» INFORMATION SUPPLIED:
>> Begin

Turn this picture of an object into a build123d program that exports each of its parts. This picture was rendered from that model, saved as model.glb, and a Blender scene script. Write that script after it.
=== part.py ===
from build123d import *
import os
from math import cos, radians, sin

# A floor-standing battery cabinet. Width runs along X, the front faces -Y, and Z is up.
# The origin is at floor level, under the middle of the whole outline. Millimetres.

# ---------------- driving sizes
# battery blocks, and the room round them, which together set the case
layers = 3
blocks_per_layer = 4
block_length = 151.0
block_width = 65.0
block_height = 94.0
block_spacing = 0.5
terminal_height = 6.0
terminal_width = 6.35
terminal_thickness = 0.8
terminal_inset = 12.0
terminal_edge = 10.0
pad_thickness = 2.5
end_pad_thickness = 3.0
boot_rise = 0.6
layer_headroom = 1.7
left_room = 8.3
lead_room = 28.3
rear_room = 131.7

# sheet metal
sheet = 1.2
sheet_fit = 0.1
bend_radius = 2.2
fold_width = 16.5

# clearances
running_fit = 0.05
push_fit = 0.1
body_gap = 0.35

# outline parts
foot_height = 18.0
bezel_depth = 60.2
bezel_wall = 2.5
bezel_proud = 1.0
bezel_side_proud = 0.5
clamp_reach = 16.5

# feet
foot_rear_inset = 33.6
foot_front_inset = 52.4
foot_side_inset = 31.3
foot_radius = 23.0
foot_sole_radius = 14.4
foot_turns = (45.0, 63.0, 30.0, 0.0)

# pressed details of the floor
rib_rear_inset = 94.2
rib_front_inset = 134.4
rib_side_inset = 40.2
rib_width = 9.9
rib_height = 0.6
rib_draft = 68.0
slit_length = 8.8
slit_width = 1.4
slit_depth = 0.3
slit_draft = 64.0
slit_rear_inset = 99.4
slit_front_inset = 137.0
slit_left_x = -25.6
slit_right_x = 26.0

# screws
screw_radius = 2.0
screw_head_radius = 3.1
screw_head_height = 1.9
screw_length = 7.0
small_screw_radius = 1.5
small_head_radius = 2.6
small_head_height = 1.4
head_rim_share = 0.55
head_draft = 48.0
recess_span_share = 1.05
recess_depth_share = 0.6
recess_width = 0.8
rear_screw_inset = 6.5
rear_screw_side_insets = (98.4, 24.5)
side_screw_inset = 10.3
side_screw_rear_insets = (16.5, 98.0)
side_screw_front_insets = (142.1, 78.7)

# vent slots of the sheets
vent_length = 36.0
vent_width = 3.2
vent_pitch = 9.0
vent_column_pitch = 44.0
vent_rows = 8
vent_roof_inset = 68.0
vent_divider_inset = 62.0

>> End

» WHAT YOU WILL DO: Starting at the first line of the data above, please restate word for word every line up to and including the one that holds "# The origin", and add nothing else.

» CORRECT RESPONSE:
Turn this picture of an object into a build123d program that exports each of its parts. This picture was rendered from that model, saved as model.glb, and a Blender scene script. Write that script after it.
=== part.py ===
from build123d import *
import os
from math import cos, radians, sin

# A floor-standing battery cabinet. Width runs along X, the front faces -Y, and Z is up.
# The origin is at floor level, under the middle of the whole outline. Millimetres.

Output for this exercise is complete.